Best birding wishes to all for 2020 and for the 2020s!

Monday, December 16, 2019

100th Glenolden Pennsylvania Christmas Bird Count

When you are supposed to be birding the river for waterfowl, and all you get is this.
Saturday was the 100th Glenolden PA CBC.  I woke up very excited to try and help the count get to 100 species for the day.  It was a little wet and drizzly, but I left at 5:30 to look for owls.  Long story short--after 17 miles of driving and playing owl tapes, no owls.
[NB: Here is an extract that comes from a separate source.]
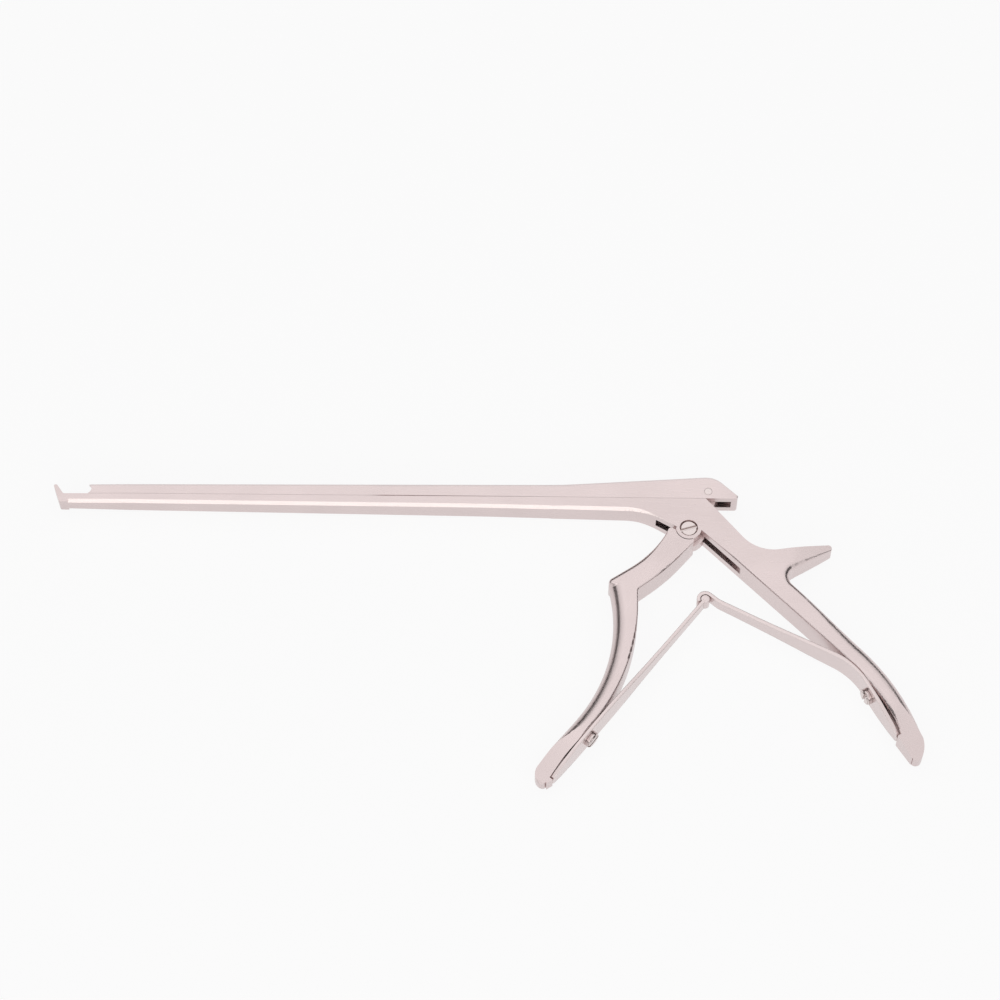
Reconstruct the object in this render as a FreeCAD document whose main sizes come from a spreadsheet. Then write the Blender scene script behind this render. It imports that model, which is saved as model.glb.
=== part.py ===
import FreeCAD, Part
import math
import os
import types

import Sketcher

# Bone rongeur of the upbiting laminectomy pattern: a fixed frame with a footplate at its
# tip, a slide that runs along the frame's shaft, and a hinged front handle whose tang
# drives the slide. Two leaf springs open the handles again.
#
# The tool lies on its side. X runs along the shaft, with the jaw at -X, Y points to the
# slide's side and Z goes through the thickness. The origin is on the pivot's axis, in
# the plane of the side that the tool rests on.

os.makedirs("parts", exist_ok=True)
doc = FreeCAD.newDocument("BoneRongeur")

# Driving sizes in millimetres and degrees. Places are measured from the pivot.
SIZES = {
    # frame blank
    "thickness": 10.0,
    "seam_height": 10.4,
    "edge_round": 0.6,
    "knuckle_radius": 3.9,
    # shaft and footplate
    "foot_reach": 191.7,
    "foot_height": 3.1,
    "foot_lean": 20.0,
    "foot_root": 2.1,
    "foot_tip": 1.1,
    "tip_depth": 2.8,
    "shaft_depth": 3.5,
    "shaft_break": 62.0,
    "shaft_root": 13.6,
    "shaft_root_depth": 4.3,
    "tip_width": 5.2,
    "neck_width": 6.4,
    "neck_reach": 172.0,
    "root_width": 7.9,
    "flare_start": 40.0,
    "flare_end": 14.0,
    "shaft_bevel": 0.9,
    # body, spur and rear grip
    "body_back": 5.4,
    "saddle_x": 20.7,
    "saddle_y": 8.1,
    "saddle_radius": 12.0,
    "spur_x": 43.6,
    "spur_y": 4.4,
    "spur_tip": 1.9,
    "notch_x": 27.8,
    "notch_y": 15.4,
    "notch_radius": 3.6,
    "rear_bend_x": 62.1,
    "rear_bend_y": 50.5,
    "rear_bend_radius": 70.0,
    "rear_end_x": 69.2,
    "rear_end_y": 71.0,
    "rear_tip_x": 66.2,
    "rear_tip_y": 77.2,
    "rear_inner_x": 56.3,
    "rear_inner_y": 52.9,
    "rear_inner_radius": 98.0,
    "rear_root_x": 3.2,
    "rear_root_y": 0.1,
    "underside_radius": 22.0,
    # front handle
    "shoulder_x": 5.7,
    "shoulder_y": 0.3,
    "front_root_x": 2.0,
    "front_root_y": 4.2,
    "arm_outer_x": 11.25,
    "arm_outer_y": 9.15,
    "arm_outer_radius": 36.0,
    "arm_inner_x": 6.6,
    "arm_inner_y": 14.3,
    "arm_inner_radius": 60.0,
    "elbow_x": 24.6,
    "elbow_y": 18.0,
    "crook_x": 15.6,
    "crook_y": 21.2,
    "front_bend_x": 19.3,
    "front_bend_y": 43.3,
    "front_bend_radius": 52.0,
    "front_inner_y": 47.5,
    "front_inner_radius": 64.0,
    "front_end_x": 47.2,
    "front_end_y": 80.8,
    "front_tip_x": 44.2,
    "front_tip_y": 85.0,
    # rounding of the grips' outer sides, which grows along each grip
    "grip_round_top": 1.5,
    "grip_round": 4.2,
    "grip_round_end": 2.2,
    "tip_round": 1.1,
    # tang, its slot and the drive
    "tang_thickness": 3.4,
    "slot_width": 3.6,
    "hub_radius": 5.2,
    "drive_x": 6.15,
    "drive_height": 12.85,
    "drive_pin_radius": 1.2,
    "fork_play": 0.25,
    "fork_wall": 1.7,
    "fork_reach": 15.6,
    "slot_left_top": 5.6,
    "slot_left": 9.9,
    "slot_wall": 3.2,
    "slot_end_x": 15.4,
    "slot_end_y": 11.6,
    # slide
    "jaw_open": 7.7,
    "slide_play": 0.05,
    "slide_front_height": 3.4,
    "slide_break": 38.5,
    "slide_break_height": 4.5,
    "slide_crest_x": 8.3,
    "slide_crest_height": 7.85,
    "slide_back": 16.4,
    "slide_bevel": 0.8,
    "tongue_front": 168.0,
    "tongue_rear": 64.0,
    "tongue_length": 16.0,
    "tongue_neck": 1.6,
    "tongue_head": 2.8,
    "tongue_neck_height": 0.8,
    "tongue_head_height": 0.8,
    "tongue_play": 0.08,
    "stroke": 7.5,
    # screws
    "pivot_radius": 2.0,
    "pivot_play": 0.03,
    "pivot_head_radius": 2.75,
    "pivot_head_height": 1.4,
    "pivot_sink": 0.95,
    "driver_slot": 0.8,
    "driver_depth": 0.6,
    "spring_screw_radius": 1.4,
    "spring_screw_head": 2.5,
    "spring_screw_height": 1.6,
    "spring_screw_length": 4.0,
    # leaf springs
    "leaf_thickness": 1.1,
    "leaf_root_width": 9.0,
    "leaf_end_width": 4.2,
    "front_leaf_tail": 18.0,
    "rear_leaf_tail": 16.2,
    "leaf_gap": 0.02,
    "hinge_x": 4.8,
    "hinge_y": 22.9,
    "ball_radius": 1.35,
    "hook_play": 0.15,
    "front_screw_reach": 21.9,
    "rear_screw_x": 53.4,
    "rear_leaf_radius": 21.0,
    "slot_wall_top": 6.0,
    "cup_radius": 2.0,
    "cup_depth": 0.9,
    "knuckle_gap": 0.2,
    "slide_slot_front": 0.9,
    "slide_slot_height": 5.75,
    "slide_slot_back": 13.2,
    "slide_slot_wall": 1.2,
    "slide_end_round": 2.0,
    "crest_radius": 7.0,
    "cheek_start": 12.0,
    "tongue_run": 19.0,
    "tongue_tip_half": 1.8,
    "tongue_round": 60.0,
    "tongue_end_round": 1.7,
    "leaf_inset": 0.5,
    "tail_gap": 0.15,
    "front_dip": 0.45,
    "rear_dip": 0.9,
    "seat_half": 3.2,
    "seat_above": 6.0,
    "screw_chamfer": 0.4,
    "pin_play": 0.02,
    "jaw_hollow_radius": 1.7,
    "jaw_hollow_depth": 0.9,
    "leaf_middle_width": 5.2,
    "rear_tail_angle": 61.5,
    "rear_leaf_angle": 28.0,
    "hook_angle": 50.0,
    "hook_wrap": 145.0,
    "hook_lead": 3.6,
}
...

I started the day up by the PHL airport to check out the river on that stretch, and wait for low tide at 9:00am to see if any good gulls showed up on the tidal flat.  But the birding was very slow, there wasn't anything around, and after an hour or so fog rolled in and I couldn't even see the river.

That was the theme for the day.  Fog and no birds.  By 11:30 without being able to see the river, I was only at 31 species, far below the 50+ I was hoping for in my area, and ten below my best morning of scouting last week.  Since I couldn't see the river, I took a longer lunch break than I otherwise would have.  It was really pretty pointless.

In the afternoon, the fog continued, then about 2:30 it finally lifted.  I hurried to Marcus Hook to look for swans, geese, and ducks--got the geese but no swans and the wind and heat shimmer off the water made it impossible to identify most distant ducks on the water.  By this point I was racing the sun to scour the 10 miles of river back to the airport.  No real surprises, most of the river was bare, making me wonder if I should have just stayed at Marcus Hook and prayed for better looks at the ducks there.

I ended the day where I started, at my favorite spot behind the PHL airport.  60 Brown-headed Cowbirds flew in at dusk, and as I refused to give up scanning the river after sundown, I was able to see a Wilson's Snipe flying over the river in the gathering darkness to end the day at 44 species.  Much lower than I had hoped.

If I do this area again, depending on the conditions, I would probably start at Marcus Hook for the waterfowl first thing (the fog killed me!) and work my way upstream, rather than the other way around.  But the possibility of owls or other grassland birds at the airport is alluring as well, though a much longer shot.  Oh well, the joys and travails of a CBC birder!  I've been doing Christmas Bird Counts for over 35 years.  Each one is a challenge.  And a memory.  This won't be one of my best, but I put in my best and learned a lot more about the fragmented urban habitats in Delaware County outside of Philly.  This count has experienced several years of bad weather lately, better luck next year!